I Went To Denver And All I Got Was This Lousy Headcold

It’s just a little bit harder for me to get around now but when they said Come to Denver for a week, I went. Take it from me – it’s much better to spend all of your time in your home office and then flake out on all weekend plans so that you never have to leave the house than it is to mingle with the actual people and risk compromised health status. So now I have a sore throat,dry cough and fever headache.

And I know just who gave them to me, too. It was a family of Spaniards returning home from vacation in Aspen by way of Denver CO to Newark NJ. First as I was gingerly making my way from terminal door to check-in counter, the gigantic and goony looking father rammed his wheeled suitcase into my cane. He did stop his forward momentum long enough to turn around and expresses regret and then his goony looking 10 year old son, absorbed by his Gameboy or whatever you call them nowadays, crashed into the suitcase that I  was dragging behind me. Fate decided it would be a jolly joke to seat them across the aisle from me and you never saw such commotion in getting settled.

spaniardsYou know when you first board the plane and then the stewardess has to come on the PA to say please take your seats don’t block the aisles let’s get settled quickly? This is who she’s talking to. “My” family of 5 was traveling with another family seated in a different part of the plane and there was much unpacking and trading items and re-stuffing bags and  moving carryons around before anyone of them could be considered settled. This involved lots of bending over in the middle of the aisle by the gigantic father who seemed to be the decider in the movement of goods and bags. As you modern travelers know, there is no such thing as the middle of the aisle any more because there’s really just about 18″ from one aisle seat to the other. So every time he bent over, he stuck his Euro ass right in my face. So in retrospect, I a came away lucky that all he gave me was a cold.

FYI. He was wearing a colorful leather belt with a Rubic’s cube design on it. Secksee.
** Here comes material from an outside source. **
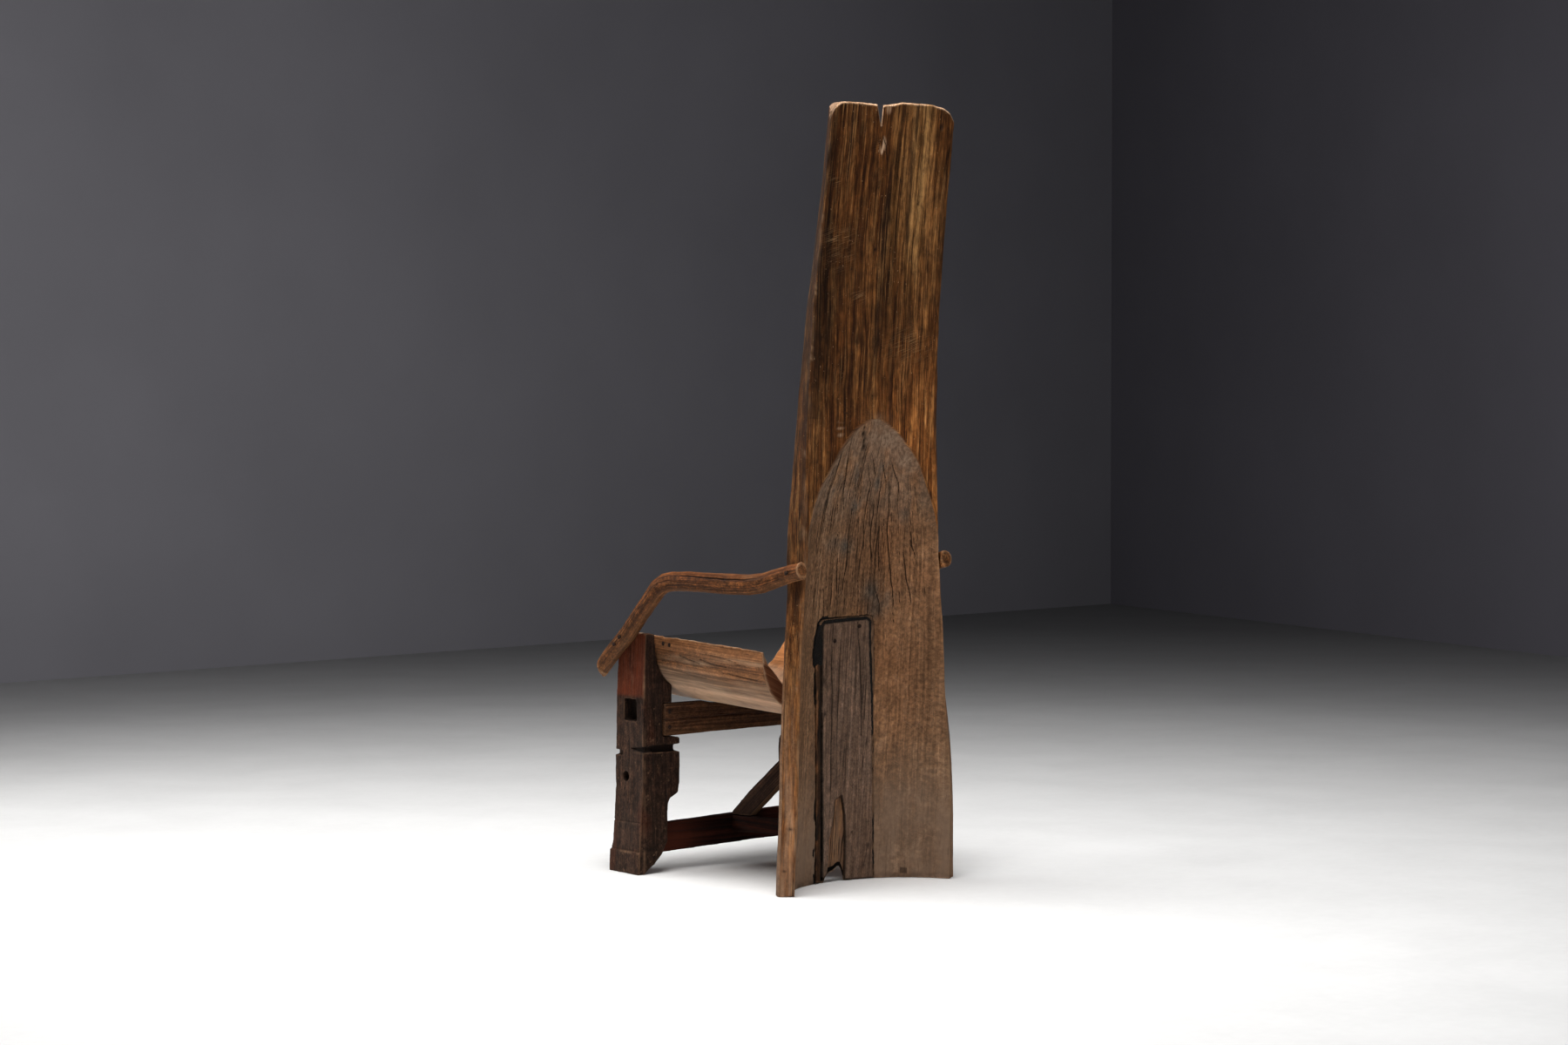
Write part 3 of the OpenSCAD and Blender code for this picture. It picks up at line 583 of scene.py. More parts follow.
MAT_PLANK = plank_material()
MAT_TAR = tar_material()
MAT_IRON = iron_material()
MAT_BOARD = wood("board_wood", (0.066, 0.040, 0.027), (0.146, 0.093, 0.065), (0.230, 0.160, 0.122),
                 wear_and_highlight=(0.16, 0.115, 0.085), tints=(("ma", (0.010, 0.0075, 0.006), 0.95, 120),
                                                  ("mb", (0.085, 0.046, 0.027), 0.9, 60)),
                 crack=0.9, crack_scale=(46, 46, 1.1), rough=(0.72, 0.92), bump=1.0, seed=21.0, hue=0.25, wear_amt=0.35,
                 fib=0.10, mottle=0.58, streak=0.38)
MAT_FILL = wood("filler_wood", (0.055, 0.024, 0.010), (0.110, 0.050, 0.022), (0.190, 0.100, 0.052),
                wear_and_highlight=(0.22, 0.14, 0.085), tints=(("ma", (0.007, 0.005, 0.004), 0.97, 90),), crack=0.5,
                rough=(0.7, 0.9), seed=25.0, wear_amt=0.4, fib=0.6, mottle=0.5)
MAT_ARM = wood("arm_wood", (0.024, 0.0082, 0.0028), (0.120, 0.046, 0.0150), (0.280, 0.128, 0.048),
               wear_and_highlight=(0.36, 0.20, 0.105), tints=(("ma", (0.122, 0.056, 0.024), 0.80, 40),
                                               ("mb", (0.009, 0.0045, 0.003), 0.92, 70),
                                               ("mc", (0.180, 0.056, 0.016), 0.75, 26)),
               streak=0.5, crack=0.5, crack_scale=(70, 70, 7), rough=(0.50, 0.80), bump=0.9, seed=5.0, wear_amt=0.75,
               fib=0.2, mottle=1.1)
MAT_LEG = wood("leg_wood", (0.0105, 0.0050, 0.0030), (0.037, 0.0182, 0.0112), (0.085, 0.046, 0.029),
               wear_and_highlight=(0.215, 0.120, 0.068), tints=(("ma", (0.150, 0.0255, 0.0060), 0.94, 34),
                                                 ("mb", (0.062, 0.043, 0.033), 0.55, 60),
                                                 ("mc", (0.0065, 0.0042, 0.0032), 0.9, 50)),
               streak=0.40, crack=0.55, crack_scale=(44, 44, 2.0), rough=(0.66, 0.90), bump=1.1, seed=13.0, hue=0.35,
               wear_amt=0.9, specks=0.4, fib=0.08, mottle=1.15)
MAT_SEAT = wood("seat_wood", (0.044, 0.0170, 0.0060), (0.150, 0.064, 0.0250), (0.320, 0.170, 0.080),
                wear_and_highlight=(0.56, 0.38, 0.240), tints=(("ma", (0.560, 0.370, 0.245), 0.85, 46),
                                                ("mb", (0.105, 0.0300, 0.0120), 0.97, 30),
                                                ("mc", (0.360, 0.140, 0.048), 0.92, 24)),
                streak=0.8, crack=0.6, crack_scale=(60, 60, 5.0), rough=(0.62, 0.88), bump=1.2, seed=8.0, wear_amt=1.0,
                fib=0.6, mottle=0.85, tc=0.50)
MAT_RAIL = wood("rail_wood", (0.0145, 0.0062, 0.0030), (0.054, 0.0235, 0.0110), (0.112, 0.058, 0.030),
                wear_and_highlight=(0.20, 0.115, 0.066), streak=0.5, crack=0.6, rough=(0.66, 0.90), seed=17.0, hue=0.4,
                tints=(("ma", (0.120, 0.058, 0.026), 0.65, 30), ("mb", (0.009, 0.005, 0.0035), 0.8, 40)), fib=0.22, mottle=0.80)
# near-black wood for the lower rail and the centre stretcher, darkened as painted shade for parts that lie in shade
# under the seat
MAT_LRAIL = wood("lower_rail_wood", (0.0042, 0.0012, 0.0006), (0.0130, 0.0030, 0.0013), (0.036, 0.0090, 0.0038),
                 wear_and_highlight=(0.085, 0.030, 0.016), streak=1.1, crack=0.5, rough=(0.66, 0.90), seed=29.0, hue=0.2,
                 tints=(("ma", (0.070, 0.0150, 0.0062), 0.85, 26),), fib=0.7, mottle=0.4)
MAT_BRACE = wood("brace_wood", (0.0105, 0.0052, 0.0032), (0.034, 0.0172, 0.0105), (0.076, 0.042, 0.026),
                 wear_and_highlight=(0.18, 0.115, 0.076), streak=0.8, crack=0.5, rough=(0.70, 0.92), seed=33.0, hue=0.3,
                 tints=(("ma", (0.120, 0.060, 0.030), 0.8, 40), ("mb", (0.0075, 0.0045, 0.0035), 0.9, 40)), fib=0.6, mottle=0.5)


# ---------------------------------------------------------------- the plank
def tab(z, t):
    return np.interp(z, [a for a, _ in t], [b for _, b in t]) / 1000.0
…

The final indignity was when  he jammed his half-empty carryon into the bin above my head and pushed my bag way down into the far crack and then left it there for me to deal with when he got off the plane.

On the plus side, United has this new thing where instead of screens that drop down from the ceiling or are embedded into the back of the seat in front,  you can watch tv shows movies for free on your personal devices. (The selection is not bad, I watched Saving Mr Banks, which was much more sad that I thought it would be) On the minus side, they replaced the seats on the Airbuses and while the irritating spinal rod is gone, the cushioning is very thin and slumps your butt forward a bit.  Also, 2 oz of Bombay Sapphire gin increased to $9.00 per.

I knew all along that United wasn’t Continental but I’m thinking of giving them up and transferring my allegiance to another airline. If only I could find one even marginally better. Any suggestions? (not Southwest)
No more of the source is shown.